◆ Written problem: Reproduce exactly the lines from the one containing "Keep writing the" through the one containing "return share * share * (3 - 2 * share)", both included, and nothing else.

[Object modeling scripts]

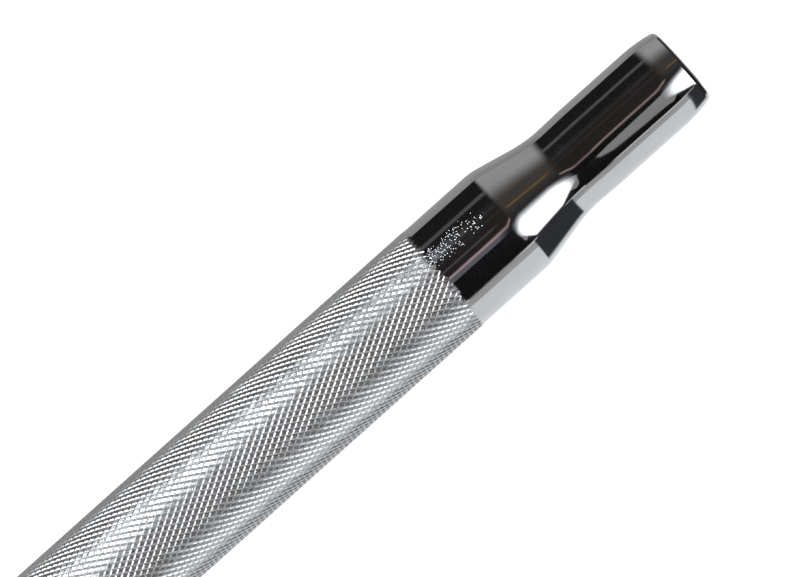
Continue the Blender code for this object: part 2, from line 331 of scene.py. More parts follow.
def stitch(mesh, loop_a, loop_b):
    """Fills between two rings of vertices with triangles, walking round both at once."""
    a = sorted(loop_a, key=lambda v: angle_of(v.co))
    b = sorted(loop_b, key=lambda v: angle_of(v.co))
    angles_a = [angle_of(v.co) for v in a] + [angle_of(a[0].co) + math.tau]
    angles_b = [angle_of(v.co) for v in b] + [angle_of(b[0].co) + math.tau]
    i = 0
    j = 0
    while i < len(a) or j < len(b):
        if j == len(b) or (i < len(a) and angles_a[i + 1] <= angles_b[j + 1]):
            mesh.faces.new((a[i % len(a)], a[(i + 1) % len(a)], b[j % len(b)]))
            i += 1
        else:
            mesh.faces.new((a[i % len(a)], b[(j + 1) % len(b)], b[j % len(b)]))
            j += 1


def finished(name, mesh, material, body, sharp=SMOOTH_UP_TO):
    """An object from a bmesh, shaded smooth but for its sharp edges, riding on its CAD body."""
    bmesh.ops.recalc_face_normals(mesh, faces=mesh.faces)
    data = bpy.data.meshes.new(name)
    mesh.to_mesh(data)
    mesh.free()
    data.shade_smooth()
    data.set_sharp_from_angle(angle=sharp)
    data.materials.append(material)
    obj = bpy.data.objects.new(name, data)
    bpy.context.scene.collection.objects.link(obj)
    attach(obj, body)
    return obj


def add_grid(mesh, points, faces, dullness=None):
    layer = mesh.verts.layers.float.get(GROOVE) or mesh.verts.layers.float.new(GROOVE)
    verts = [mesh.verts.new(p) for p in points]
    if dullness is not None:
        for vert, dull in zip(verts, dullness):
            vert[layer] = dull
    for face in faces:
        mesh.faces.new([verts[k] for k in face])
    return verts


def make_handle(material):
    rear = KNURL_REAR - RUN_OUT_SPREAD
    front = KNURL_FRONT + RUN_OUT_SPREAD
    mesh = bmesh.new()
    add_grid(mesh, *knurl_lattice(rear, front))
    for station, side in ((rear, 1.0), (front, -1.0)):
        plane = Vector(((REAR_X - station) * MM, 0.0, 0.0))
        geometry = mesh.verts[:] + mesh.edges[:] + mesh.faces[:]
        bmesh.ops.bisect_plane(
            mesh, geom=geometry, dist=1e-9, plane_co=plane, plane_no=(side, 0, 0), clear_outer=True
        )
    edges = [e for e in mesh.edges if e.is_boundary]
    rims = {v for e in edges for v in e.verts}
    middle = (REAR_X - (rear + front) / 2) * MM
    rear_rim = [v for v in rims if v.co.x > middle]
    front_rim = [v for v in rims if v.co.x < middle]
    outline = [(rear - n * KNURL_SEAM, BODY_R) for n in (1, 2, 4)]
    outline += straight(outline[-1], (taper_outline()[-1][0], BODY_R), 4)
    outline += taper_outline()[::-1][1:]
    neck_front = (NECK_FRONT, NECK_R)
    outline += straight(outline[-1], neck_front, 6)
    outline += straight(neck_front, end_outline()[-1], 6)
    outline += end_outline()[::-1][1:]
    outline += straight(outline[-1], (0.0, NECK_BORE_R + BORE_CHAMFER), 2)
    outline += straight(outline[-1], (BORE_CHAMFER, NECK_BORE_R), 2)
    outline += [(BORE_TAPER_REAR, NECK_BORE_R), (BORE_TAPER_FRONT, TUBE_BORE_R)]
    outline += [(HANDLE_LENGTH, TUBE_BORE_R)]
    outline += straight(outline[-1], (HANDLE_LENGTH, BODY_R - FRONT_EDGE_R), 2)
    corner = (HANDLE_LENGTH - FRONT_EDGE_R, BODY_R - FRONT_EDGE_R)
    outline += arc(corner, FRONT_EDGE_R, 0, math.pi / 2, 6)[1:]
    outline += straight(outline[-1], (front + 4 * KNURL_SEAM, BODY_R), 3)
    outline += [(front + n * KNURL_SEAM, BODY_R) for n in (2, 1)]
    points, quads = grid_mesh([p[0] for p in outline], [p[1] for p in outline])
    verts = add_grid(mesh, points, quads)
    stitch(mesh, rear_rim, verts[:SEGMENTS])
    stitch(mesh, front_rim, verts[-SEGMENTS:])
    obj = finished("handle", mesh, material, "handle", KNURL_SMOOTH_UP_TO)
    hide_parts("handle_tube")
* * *
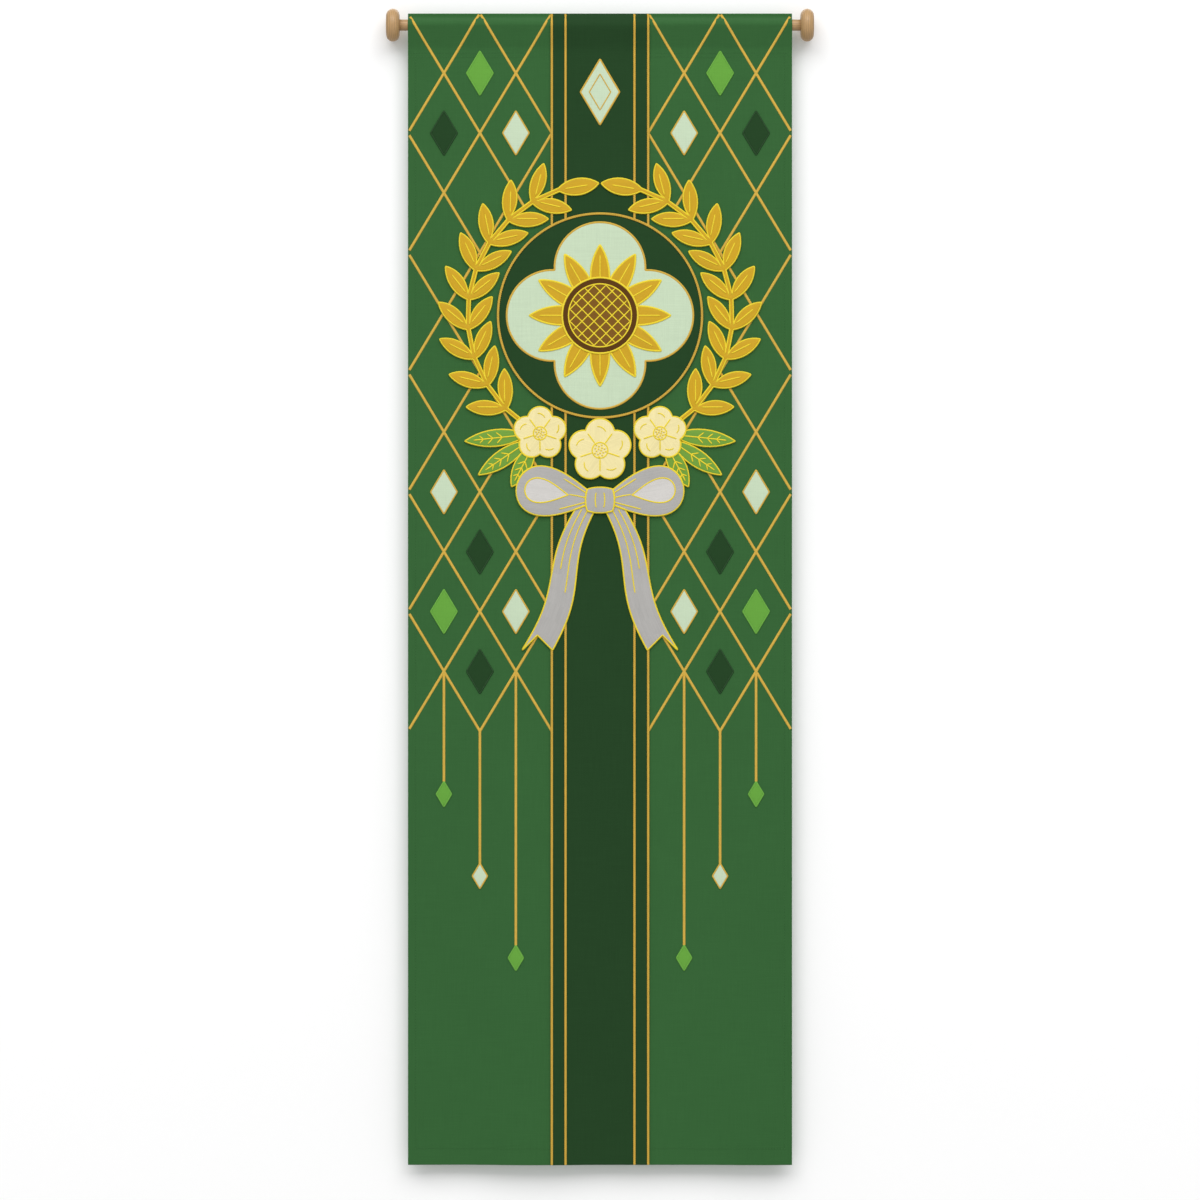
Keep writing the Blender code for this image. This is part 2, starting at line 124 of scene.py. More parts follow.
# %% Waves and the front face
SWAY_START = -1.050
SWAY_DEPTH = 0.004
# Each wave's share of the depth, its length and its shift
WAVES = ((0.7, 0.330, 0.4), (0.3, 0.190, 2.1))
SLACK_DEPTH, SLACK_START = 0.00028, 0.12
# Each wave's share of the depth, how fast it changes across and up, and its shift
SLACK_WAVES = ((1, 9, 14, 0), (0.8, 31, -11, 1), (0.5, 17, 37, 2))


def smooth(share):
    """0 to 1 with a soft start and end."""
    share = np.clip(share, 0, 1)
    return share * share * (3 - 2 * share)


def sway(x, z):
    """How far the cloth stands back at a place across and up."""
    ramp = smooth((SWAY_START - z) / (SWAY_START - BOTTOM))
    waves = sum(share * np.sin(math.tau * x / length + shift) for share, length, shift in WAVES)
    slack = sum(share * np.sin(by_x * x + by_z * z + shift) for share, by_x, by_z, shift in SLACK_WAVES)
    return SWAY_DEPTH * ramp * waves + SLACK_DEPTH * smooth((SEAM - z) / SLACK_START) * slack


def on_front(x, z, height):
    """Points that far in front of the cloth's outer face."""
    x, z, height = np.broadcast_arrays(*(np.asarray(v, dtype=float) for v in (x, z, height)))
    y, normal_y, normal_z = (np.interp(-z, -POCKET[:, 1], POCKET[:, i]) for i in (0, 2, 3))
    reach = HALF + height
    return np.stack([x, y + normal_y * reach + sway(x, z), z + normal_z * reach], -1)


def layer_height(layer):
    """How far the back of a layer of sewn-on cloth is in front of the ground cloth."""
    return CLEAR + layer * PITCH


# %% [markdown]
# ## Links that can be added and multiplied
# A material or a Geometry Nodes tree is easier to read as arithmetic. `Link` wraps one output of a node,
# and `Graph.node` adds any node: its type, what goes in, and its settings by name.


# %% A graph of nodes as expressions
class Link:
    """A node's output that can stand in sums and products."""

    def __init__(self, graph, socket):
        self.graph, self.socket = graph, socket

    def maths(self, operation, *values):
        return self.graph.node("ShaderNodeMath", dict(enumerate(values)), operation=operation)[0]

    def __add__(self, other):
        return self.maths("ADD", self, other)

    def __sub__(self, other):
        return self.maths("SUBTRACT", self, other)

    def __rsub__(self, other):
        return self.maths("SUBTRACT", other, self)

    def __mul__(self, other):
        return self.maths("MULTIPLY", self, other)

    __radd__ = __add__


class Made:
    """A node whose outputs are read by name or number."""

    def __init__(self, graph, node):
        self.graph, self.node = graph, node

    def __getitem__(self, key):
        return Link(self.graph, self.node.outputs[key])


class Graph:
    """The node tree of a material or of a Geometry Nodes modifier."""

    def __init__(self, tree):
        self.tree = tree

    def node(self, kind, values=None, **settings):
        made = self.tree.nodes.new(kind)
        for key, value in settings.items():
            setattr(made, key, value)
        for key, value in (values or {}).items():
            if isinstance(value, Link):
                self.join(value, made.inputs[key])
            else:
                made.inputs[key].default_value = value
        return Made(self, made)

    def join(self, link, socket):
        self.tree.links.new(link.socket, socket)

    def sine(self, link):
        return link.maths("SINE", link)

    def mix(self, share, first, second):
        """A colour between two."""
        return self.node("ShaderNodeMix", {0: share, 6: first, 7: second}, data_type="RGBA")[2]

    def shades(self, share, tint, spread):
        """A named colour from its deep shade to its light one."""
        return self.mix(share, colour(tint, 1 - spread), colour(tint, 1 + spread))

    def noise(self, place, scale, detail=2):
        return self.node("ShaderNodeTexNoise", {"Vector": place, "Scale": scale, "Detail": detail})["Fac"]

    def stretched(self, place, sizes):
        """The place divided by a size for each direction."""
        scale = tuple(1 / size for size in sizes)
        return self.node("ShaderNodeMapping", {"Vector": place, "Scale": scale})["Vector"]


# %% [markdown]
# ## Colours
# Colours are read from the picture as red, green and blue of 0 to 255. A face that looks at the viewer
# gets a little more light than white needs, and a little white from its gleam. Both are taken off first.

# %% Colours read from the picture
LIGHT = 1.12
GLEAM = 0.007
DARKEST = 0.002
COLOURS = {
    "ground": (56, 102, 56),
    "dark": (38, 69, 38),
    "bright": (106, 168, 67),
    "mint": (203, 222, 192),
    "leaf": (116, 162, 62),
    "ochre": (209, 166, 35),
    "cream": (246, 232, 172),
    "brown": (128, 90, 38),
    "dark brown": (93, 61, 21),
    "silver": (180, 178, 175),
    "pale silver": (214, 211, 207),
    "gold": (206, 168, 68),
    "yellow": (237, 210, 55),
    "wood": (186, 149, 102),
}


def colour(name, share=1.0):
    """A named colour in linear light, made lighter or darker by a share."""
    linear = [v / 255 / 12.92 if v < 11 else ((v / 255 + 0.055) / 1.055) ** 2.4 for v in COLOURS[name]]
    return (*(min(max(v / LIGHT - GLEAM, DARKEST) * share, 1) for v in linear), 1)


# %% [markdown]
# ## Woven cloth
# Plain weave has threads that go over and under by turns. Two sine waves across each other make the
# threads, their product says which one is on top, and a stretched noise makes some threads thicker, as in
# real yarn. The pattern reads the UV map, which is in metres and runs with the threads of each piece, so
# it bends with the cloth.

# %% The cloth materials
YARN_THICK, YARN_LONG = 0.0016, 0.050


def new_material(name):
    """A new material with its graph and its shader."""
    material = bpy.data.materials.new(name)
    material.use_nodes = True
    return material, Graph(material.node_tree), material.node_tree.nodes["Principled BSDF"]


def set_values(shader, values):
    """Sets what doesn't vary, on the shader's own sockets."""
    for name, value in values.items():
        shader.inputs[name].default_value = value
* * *
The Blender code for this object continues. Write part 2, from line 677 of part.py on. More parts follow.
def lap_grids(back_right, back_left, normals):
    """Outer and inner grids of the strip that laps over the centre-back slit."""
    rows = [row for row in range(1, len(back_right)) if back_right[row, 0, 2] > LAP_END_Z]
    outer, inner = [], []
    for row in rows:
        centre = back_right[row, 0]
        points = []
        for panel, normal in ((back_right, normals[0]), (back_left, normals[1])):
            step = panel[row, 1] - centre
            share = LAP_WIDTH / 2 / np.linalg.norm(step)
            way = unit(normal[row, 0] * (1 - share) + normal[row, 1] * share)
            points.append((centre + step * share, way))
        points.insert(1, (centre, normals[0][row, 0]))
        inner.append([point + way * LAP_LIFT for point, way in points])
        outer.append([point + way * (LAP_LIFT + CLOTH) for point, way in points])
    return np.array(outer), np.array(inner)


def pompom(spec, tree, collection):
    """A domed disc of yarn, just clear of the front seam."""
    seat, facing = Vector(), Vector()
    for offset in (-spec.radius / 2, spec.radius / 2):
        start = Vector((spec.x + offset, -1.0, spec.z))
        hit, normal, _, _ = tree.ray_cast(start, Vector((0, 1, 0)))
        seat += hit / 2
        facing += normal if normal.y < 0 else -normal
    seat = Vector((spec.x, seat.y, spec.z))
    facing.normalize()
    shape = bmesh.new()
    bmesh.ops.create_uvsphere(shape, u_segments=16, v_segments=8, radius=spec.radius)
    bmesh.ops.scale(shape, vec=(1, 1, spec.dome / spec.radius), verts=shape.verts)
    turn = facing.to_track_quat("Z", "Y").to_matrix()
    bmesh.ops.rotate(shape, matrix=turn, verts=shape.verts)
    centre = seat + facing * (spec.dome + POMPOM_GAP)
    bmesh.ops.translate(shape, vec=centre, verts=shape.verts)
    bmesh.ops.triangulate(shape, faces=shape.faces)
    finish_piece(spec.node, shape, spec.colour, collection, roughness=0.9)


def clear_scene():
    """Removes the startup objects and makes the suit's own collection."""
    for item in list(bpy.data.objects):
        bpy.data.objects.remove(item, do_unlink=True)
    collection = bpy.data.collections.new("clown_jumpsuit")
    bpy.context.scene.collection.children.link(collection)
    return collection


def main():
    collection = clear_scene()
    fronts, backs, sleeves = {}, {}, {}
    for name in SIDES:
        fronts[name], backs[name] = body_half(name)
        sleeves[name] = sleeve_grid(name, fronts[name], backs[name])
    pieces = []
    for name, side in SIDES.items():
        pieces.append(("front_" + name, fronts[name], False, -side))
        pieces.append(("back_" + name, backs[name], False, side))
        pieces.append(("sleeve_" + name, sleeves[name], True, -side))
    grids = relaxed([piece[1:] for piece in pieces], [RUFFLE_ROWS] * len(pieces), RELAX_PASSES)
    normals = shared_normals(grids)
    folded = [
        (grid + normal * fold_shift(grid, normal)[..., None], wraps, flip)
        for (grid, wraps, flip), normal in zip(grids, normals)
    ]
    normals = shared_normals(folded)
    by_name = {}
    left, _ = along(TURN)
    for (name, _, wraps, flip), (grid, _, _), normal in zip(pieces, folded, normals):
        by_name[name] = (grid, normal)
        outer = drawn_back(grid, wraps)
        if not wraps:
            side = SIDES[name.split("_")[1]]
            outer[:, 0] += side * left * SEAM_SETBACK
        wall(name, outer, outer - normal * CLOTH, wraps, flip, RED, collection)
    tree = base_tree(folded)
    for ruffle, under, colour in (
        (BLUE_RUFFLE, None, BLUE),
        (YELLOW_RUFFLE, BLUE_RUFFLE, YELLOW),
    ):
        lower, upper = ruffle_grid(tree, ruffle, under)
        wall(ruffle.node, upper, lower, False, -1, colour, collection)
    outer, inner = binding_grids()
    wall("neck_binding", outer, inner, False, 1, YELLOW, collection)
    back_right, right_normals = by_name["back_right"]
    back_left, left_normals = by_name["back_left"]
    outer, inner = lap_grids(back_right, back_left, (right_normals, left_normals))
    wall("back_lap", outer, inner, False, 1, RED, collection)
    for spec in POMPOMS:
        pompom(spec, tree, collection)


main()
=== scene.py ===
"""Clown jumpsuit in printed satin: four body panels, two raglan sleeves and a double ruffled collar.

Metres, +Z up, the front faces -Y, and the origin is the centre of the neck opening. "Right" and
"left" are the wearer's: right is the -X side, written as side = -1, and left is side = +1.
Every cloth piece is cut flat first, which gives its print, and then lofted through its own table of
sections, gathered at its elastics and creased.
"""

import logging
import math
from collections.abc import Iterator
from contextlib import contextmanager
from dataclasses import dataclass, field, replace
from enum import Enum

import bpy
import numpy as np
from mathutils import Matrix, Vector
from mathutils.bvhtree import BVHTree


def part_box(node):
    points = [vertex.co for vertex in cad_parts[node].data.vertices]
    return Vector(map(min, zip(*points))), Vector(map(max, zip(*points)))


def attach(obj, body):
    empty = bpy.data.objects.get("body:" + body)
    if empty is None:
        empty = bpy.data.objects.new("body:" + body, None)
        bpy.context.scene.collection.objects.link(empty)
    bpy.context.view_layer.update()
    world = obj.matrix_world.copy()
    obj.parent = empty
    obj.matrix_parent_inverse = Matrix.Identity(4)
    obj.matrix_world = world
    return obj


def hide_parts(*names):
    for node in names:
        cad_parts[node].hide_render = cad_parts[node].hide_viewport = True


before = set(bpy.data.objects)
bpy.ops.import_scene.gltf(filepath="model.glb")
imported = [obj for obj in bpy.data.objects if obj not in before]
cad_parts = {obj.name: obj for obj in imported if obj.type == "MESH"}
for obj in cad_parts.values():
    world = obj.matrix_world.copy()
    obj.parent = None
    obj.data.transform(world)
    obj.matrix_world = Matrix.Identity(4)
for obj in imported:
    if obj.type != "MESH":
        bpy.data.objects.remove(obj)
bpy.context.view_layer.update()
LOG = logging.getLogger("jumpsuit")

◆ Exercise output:
Keep writing the Blender code for this image. This is part 2, starting at line 124 of scene.py. More parts follow.
# %% Waves and the front face
SWAY_START = -1.050
SWAY_DEPTH = 0.004
# Each wave's share of the depth, its length and its shift
WAVES = ((0.7, 0.330, 0.4), (0.3, 0.190, 2.1))
SLACK_DEPTH, SLACK_START = 0.00028, 0.12
# Each wave's share of the depth, how fast it changes across and up, and its shift
SLACK_WAVES = ((1, 9, 14, 0), (0.8, 31, -11, 1), (0.5, 17, 37, 2))


def smooth(share):
    """0 to 1 with a soft start and end."""
    share = np.clip(share, 0, 1)
    return share * share * (3 - 2 * share)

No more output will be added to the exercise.